How to prevent garbage collecting an object?

1,696 views
Skip to first unread message

Zak

unread,
Jun 24, 2013, 11:37:58 AM6/24/13
to cython...@googlegroups.com
Hello All,

I want to dynamically generate a Python dictionary, with two caveats:

1. The Python dictionary should not be accessible from interpreted Python (only accessible within the Cython module).

2. The Python dictionary should NOT be garbage collected.

First, I tried this (inside a Cython module, my_code.pyx):

cdef object make_dict():
    the_dict = {'foo': 'bar'}
    return the_dict

def do_stuff():
    the_dict = make_dict()
    # I'm worried the_dict will be garbage collected right here
    # I want to keep it and use it, for example:
    return the_dict['foo']

The code above works, but I am afraid the_dict will be garbage collected. I am not sure how Cython works, but it seems like the function make_dict() may be returning a pointer to a Python dictionary. Once make_dict() finishes and returns, it seems like the memory actually storing the dictionary may be garbage collected (freed), leaving us with a dangling pointer. In theory, the last line of do_stuff() might be a segmentation fault. In practice, my code above seems to work, but I am afraid it is just because garbage collection hasn't happened yet.

Is the following code safer?

cdef object THE_DICT

cdef void make_dict(output_dict):
    output_dict = {'foo': 'bar'}

make_dict(THE_DICT)

def do_stuff():
    return THE_DICT['foo']

Basically, I am asking how Cython garbage collection works. Is the_dict eligible for garbage collection at any time in the first code snippet? What about the second code snippet? What are the rules? It looks like Cython uses reference counting garbage collection, and I have looked at the generated C code, but I am not sure I understand what I see.

Is there some explicit way to tell Cython "do not garbage collect this"?

Thank you,

Zak

Chris Barker - NOAA Federal

unread,
Jun 24, 2013, 12:22:32 PM6/24/13
to cython...@googlegroups.com
On Mon, Jun 24, 2013 at 8:37 AM, Zak <cyt...@m.allo.ws> wrote:

> I want to dynamically generate a Python dictionary, with two caveats:
>
> 1. The Python dictionary should not be accessible from interpreted Python
> (only accessible within the Cython module).
>
> 2. The Python dictionary should NOT be garbage collected.

never, ever? or simply not when you still need it?

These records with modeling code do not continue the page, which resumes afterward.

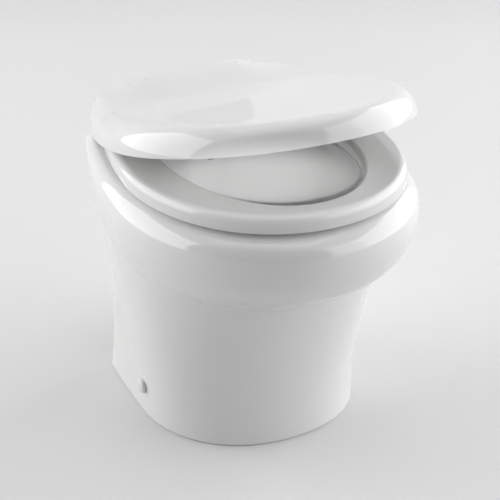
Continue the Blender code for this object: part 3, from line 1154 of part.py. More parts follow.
def flush_hose(barb_x):
    """Hose from the valve's barb up to the nozzle at the back of the basin."""
    nozzle = [(NOZZLE_BORE, 0), (NOZZLE_FLANGE, 0), (NOZZLE_FLANGE, NOZZLE_FLANGE_DEPTH),
              (NOZZLE_HOLE_RADIUS - TOUCH_GAP, NOZZLE_FLANGE_DEPTH),
              (NOZZLE_HOLE_RADIUS - TOUCH_GAP, NOZZLE_FLANGE_DEPTH + NOZZLE_TAIL),
              (NOZZLE_BORE, NOZZLE_FLANGE_DEPTH + NOZZLE_TAIL)]
    nozzle_y = basin_back(NOZZLE_HEIGHT) + NOZZLE_SEAT_DEPTH - TOUCH_GAP - NOZZLE_FLANGE_DEPTH
    finish(aimed(turned(nozzle), (0, nozzle_y, NOZZLE_HEIGHT), (0, 1, 0)), "rim_nozzle", SOFT_WHITE)
    end_y = nozzle_y + NOZZLE_FLANGE_DEPTH + NOZZLE_TAIL + TOUCH_GAP
    start = Vector((barb_x - TOUCH_GAP, VALVE_Y, VALVE_HEIGHT))
    end = Vector((0, end_y, NOZZLE_HEIGHT))
    out = Vector((-HOSE_BEND, 0, 0))
    back = Vector((0, HOSE_BEND, 0))
    up = Vector((0, 0, HOSE_BEND))
    climb = Vector((0, 0, HOSE_LIFT))
    aside = Vector((-HOSE_LIFT / 2, 0, 0))
    points = [start, start + out * 0.7, start + out * 1.4, start + out * 2.3 + up, start + out * 2.4 + up * 3,
              start + out * 1.6 + climb, end + aside + back * 3 - up * 3, end + back * 3 + out * 1.5 - up / 2,
              end + back * 1.6, end + back * 0.8, end]
    route = []
    for index in range(len(points) - 1):
        before = points[max(index - 1, 0)]
        after = points[min(index + 2, len(points) - 1)]
        for share in ROUTE_SHARES:
            route.append(catmull(before, points[index], points[index + 1], after, share))
    route.append(end)
    finish(swept(route, (OUTLET_BARB, WATER_BORE), HOSE_SIDES), "flush_hose", RUBBER)


def catmull(before, here, there, after, share):
    """Point on a smooth curve through four others."""
    square = share * share
    cube = square * share
    return (here * 2 + (there - before) * share + (before * 2 - here * 5 + there * 4 - after) * square
            + (here * 3 - before - there * 3 + after) * cube) / 2


def pivot(name, opening):
    """Empty on the hinge axis that carries a piece turned by the given opening."""
    empty = bpy.data.objects.new(name, None)
    empty.location = HINGE
    empty.rotation_euler = (-opening, 0, 0)
    bpy.context.collection.objects.link(empty)
    return empty


seat_pivot = pivot("seat_pivot", 0)
lid_pivot = pivot("lid_pivot", LID_AJAR)
china_bowl()
seat_ring(seat_pivot)
lid(lid_pivot)
for side_sign, side_label in ((-1, "left"), (1, "right")):
    hinge(side_sign, side_label, seat_pivot)
    side_fixing(side_sign, side_label)
bumpers(seat_pivot, lid_pivot)
macerator()
motor()
motor_mount()
spinning_parts()
discharge()
flush_hose(water_valve())
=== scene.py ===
# A low pedestal toilet with its lid ajar: glazed china, a gloss seat and lid, and the pump behind.
# Metres, +Z up, the nose towards -Y, left is -X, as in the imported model.
import math

import bmesh
import bpy
import numpy as np
from mathutils import Matrix, Vector


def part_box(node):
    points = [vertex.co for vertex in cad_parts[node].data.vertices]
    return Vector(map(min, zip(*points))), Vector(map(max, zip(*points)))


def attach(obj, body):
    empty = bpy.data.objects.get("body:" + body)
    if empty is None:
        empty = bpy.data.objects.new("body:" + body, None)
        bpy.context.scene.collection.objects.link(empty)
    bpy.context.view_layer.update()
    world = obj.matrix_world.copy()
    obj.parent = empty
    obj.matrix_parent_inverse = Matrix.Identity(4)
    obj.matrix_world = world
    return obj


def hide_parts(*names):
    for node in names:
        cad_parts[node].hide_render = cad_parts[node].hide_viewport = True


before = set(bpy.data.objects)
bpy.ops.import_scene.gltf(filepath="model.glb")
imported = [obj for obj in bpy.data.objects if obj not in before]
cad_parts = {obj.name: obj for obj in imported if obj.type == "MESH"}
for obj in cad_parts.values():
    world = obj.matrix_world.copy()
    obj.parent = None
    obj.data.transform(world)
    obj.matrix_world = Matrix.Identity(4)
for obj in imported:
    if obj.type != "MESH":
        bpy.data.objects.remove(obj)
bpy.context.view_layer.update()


# The china bowl is one slip-cast piece of white vitreous china under a clear gloss glaze. The foot is
# hollow and open at the floor, the basin hangs inside it, and the back is open in an arch for the
# pipes. It is fired whole, so every edge is soft.
RIM_HEIGHT = 0.3455
WAIST_HEIGHT = 0.110
CREASE_HEIGHT = 0.240
BELLY_HEIGHT = 0.312
BELLY_DROP = 0.112
SHOULDER = 0.020
BACK_SHOULDER = 0.009
MIDDLE_Y = -0.007
CHINA_CENTRE = 0.033
FOOT_MIDDLE = 0.037
BELLY_CENTRE = 0.053
HALF_WIDTHS = (0.1463, 0.1563, 0.1765, 0.187)
NOSES = (0.145, 0.146, 0.1935, 0.228)
BACK_HALVES = (0.1365, 0.126, 0.133, 0.1486)
FOOT_BACK = 0.137
BACK_LEAN = 0.038
RIM_HALF_WIDTH = 0.183
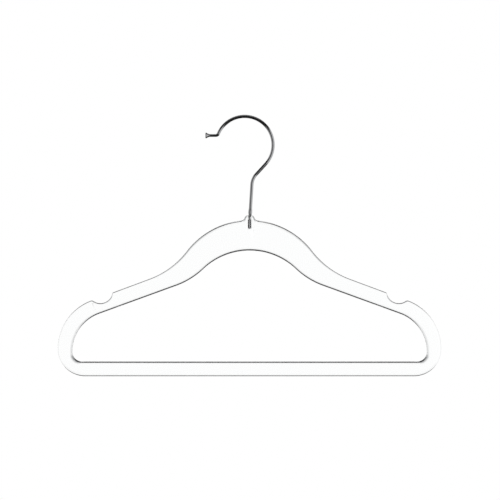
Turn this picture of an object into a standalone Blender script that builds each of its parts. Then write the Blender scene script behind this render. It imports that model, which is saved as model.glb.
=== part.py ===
"""Clear one-piece clothes hanger with a trouser bar, strap notches and a chromed hook that swivels in its neck.

Metres, +Z up, +X along the hanger, front face towards -Y. The origin is where a rail carries the hook: the point of
the hook's inner curve straight above the swivel axis. Every height below is measured from the underside of the bar.
"""

import math

import bmesh
import bpy
from mathutils import Vector

MM = 0.001

# Frame: overall
HALF_LENGTH = 177.8 * MM
THICKNESS = 6.0 * MM
EDGE_ROUNDING = 1.5 * MM
EDGE_SEGMENTS = 3

# Frame: outer outline
CROWN_TOP = 144.6 * MM
CROWN_RADIUS = 73.3 * MM
CROWN_FLARE_RADIUS = 77.4 * MM
SHOULDER_SLOPE = 0.371
SHOULDER_HEIGHT = 124.6 * MM  # of the shoulder line, carried on to the swivel axis
LOWER_CORNER_RADIUS = 25.4 * MM

# Frame: outline of the opening
OPENING_TOP = 116.45 * MM
OPENING_CROWN_RADIUS = 62.5 * MM
OPENING_FLARE_RADIUS = 72.1 * MM
OPENING_SLOPE = 0.363
OPENING_SHOULDER_HEIGHT = 108.5 * MM
OPENING_HALF_LENGTH = 164.3 * MM
OPENING_CORNER_RADIUS = 9.1 * MM
BAR_DEPTH = 13.6 * MM

# Frame: strap notch
NOTCH_X = 138.3 * MM
NOTCH_HEIGHT = 78.8 * MM
NOTCH_RADIUS = 11.2 * MM
NOTCH_LIP_RADIUS = 1.8 * MM
NOTCH_CREST_RADIUS = 3.0 * MM

# Frame: neck boss and the stepped hole in it
BOSS_TOP = 149.0 * MM
BOSS_HALF_WIDTH = 4.5 * MM
BOSS_FLANK_RADIUS = 3.4 * MM
BOSS_CORNER_RADIUS = 2.8 * MM
BOSS_STEP = 0.3 * MM  # the round neck stands this far above the flanks
NECK_RADIUS = 3.4 * MM
NECK_TOP_ROUNDING = 0.8 * MM
NECK_STRAIGHT_TO = 139.0 * MM
NECK_FOOT = 129.5 * MM
MOUTH_RADIUS = 1.9 * MM
MOUTH_DEPTH = 1.0 * MM
LIP_HOLE_RADIUS = 1.1 * MM
CHAMBER_RADIUS = 1.6 * MM
CHAMBER_TOP = 145.6 * MM
CHAMBER_FLOOR = 136.3 * MM

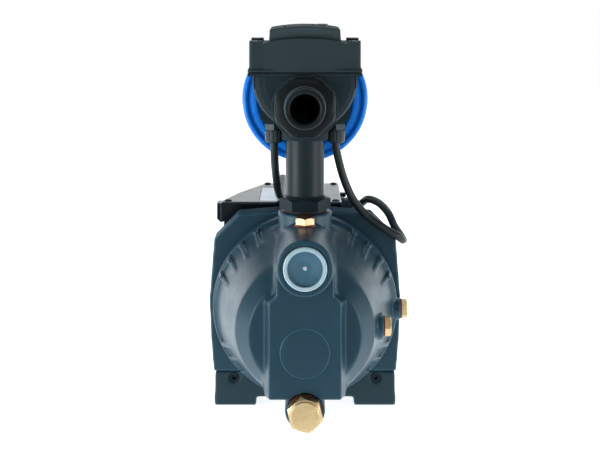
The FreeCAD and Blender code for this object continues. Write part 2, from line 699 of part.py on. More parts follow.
@piece
def cooling_fan():
    hub = turn_y([(155.0, 5.5), (155.0, 10.5), (157.0, 14.0), (157.0, 50.0), (159.0, 50.0),
                  (159.0, 14.0), (180.0, 10.5), (180.0, 5.5)])
    return join(hub, *swing(box(-1.0, 1.0, 158.0, 178.0, 9.0, 51.0), *even(8)))


@piece
def fan_cover():
    cover = turn_y([(112.0, 60.5), (112.0, 62.0), (189.0, 62.0), (193.0, 60.4),
                    (COVER_END_Y, 56.0), (COVER_END_Y, 0), (193.2, 0), (193.2, 55.4),
                    (191.8, 58.9), (188.5, 60.5)])
    cuts = []
    # radial slots in rings: mid radius, count, first angle
    for radius, count, first in ((16.0, 6, 0), (26.0, 10, 18), (36.0, 14, 0), (46.0, 18, 10)):
        slot = box(-1.0, 1.0, 190.0, COVER_END_Y + 1, radius - 4.0, radius + 4.0)
        cuts += swing(slot, *[angle + first for angle in even(count)])
    cuts += swing(rod_z(1.9, 55.0, 66.0, 0, COVER_SCREW_Y), *QUARTERS)
    return cut(cover, *cuts)


@piece
def fan_cover_screws():
    head = [(62.02, 0), (62.02, 3.6), (62.9, 3.4), (63.9, 2.2), (64.2, 0)]
    screw = join(rod_z(1.5, 52.0, 62.5, 0, COVER_SCREW_Y), turn_z(head, 0, COVER_SCREW_Y))
    return swing(screw, *QUARTERS)


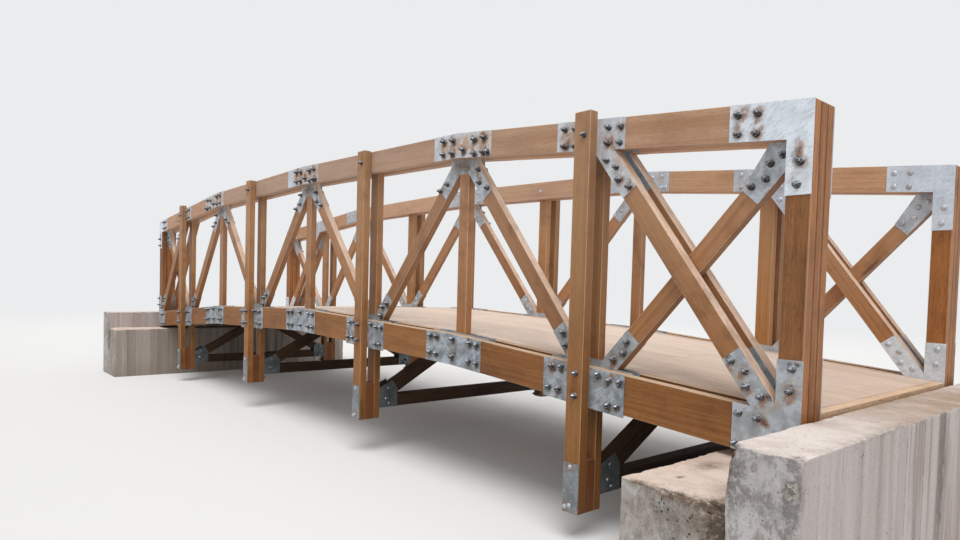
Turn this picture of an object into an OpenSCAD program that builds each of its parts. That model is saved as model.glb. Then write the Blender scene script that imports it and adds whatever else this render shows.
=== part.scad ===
// Cambered timber footbridge, two bolted trusses with a plank deck between them,
// standing on a concrete seat and back wall at each end. Millimetres, Z up.
// X runs along the bridge from mid span, Y across it, Z = 0 is the ground under the abutments.

/* [Overall] */
// Mid span to the outer face of an end post
half_len = 4240; // [4200:10:4280]
// Mid span to the centre of the two inner posts
inner_post_x = 1060; // [1040:5:1080]
// Mid span to the centre of the two outer posts
outer_post_x = 3160; // [3140:5:3180]
// Clear width between the two trusses
clear_w = 1620; // [1500:10:1800]
// Ground to the top of the bottom chord at the bridge ends
deck_level = 800; // [780:10:900]
// Top of the bottom chord to the top of the top chord, at the ends
rail_h = 1200; // [1180:10:1220]
// Rise of the bottom chord at its quarter and middle splices
bottom_rise = [161, 226];
// Rise of the top chord at its quarter and middle splices
top_rise = [195, 238];

/* [Timber] */
// Depth of the bottom chord
bottom_chord_h = 190; // [180:5:200]
// Depth of the top chord
top_chord_h = 150; // [140:5:160]
// Thickness of one chord ply, and of each of the paired braces
ply_t = 58; // [45:1:65]
// Thickness of the middle layer: web diagonals, centre posts
core_t = 50; // [40:1:60]
// Opening left between two chord pieces at a splice
splice_gap = 2; // [1:0.5:4]
// Width of the web diagonals and braces
web_w = 93; // [85:1:95]
// Width of the upright under each apex
mid_post_w = 90; // [80:1:95]
// Width of the four hanging posts
post_w = 100; // [90:1:105]
// Width of the end posts
end_post_w = 100; // [95:1:105]
// Eased edge of the three boards that make an end post
arris = 5; // [1:1:6]
// Thickness of the outer layer of a hanging post
outer_post_t = 55; // [45:1:65]
// Outer layer of the outer and of the inner posts above the top chord
post_over = [33, 4];
// Length of a post tail below the bottom chord
tail_drop = 545; // [480:5:560]
// Height of the block between the two layers of a tail
spacer_h = 265; // [240:5:300]
// Centre post top below the top of the top chord
core_top_gap = 6; // [2:1:15]
// Web node below the middle of the top chord
apex_drop = 37; // [30:1:45]
// Single end brace: its top and its foot node below the middle of the chords
brace_drop = [18, 30];
// Paired end brace: top node outward from the post centre
pair_top_x = 27; // [20:1:35]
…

> First, I tried this (inside a Cython module, my_code.pyx):
>
> cdef object make_dict():
> the_dict = {'foo': 'bar'}
> return the_dict

I'd probably do "cdef dict make_dict():" -- why not tel Cython that
this is always return a dict?

> def do_stuff():
> the_dict = make_dict()
> # I'm worried the_dict will be garbage collected right here
> # I want to keep it and use it, for example:
> return the_dict['foo']
>
> The code above works, but I am afraid the_dict will be garbage collected. I
> am not sure how Cython works, but it seems like the function make_dict() may
> be returning a pointer to a Python dictionary.

yes.

> Once make_dict() finishes and
> returns, it seems like the memory actually storing the dictionary may be
> garbage collected (freed), leaving us with a dangling pointer.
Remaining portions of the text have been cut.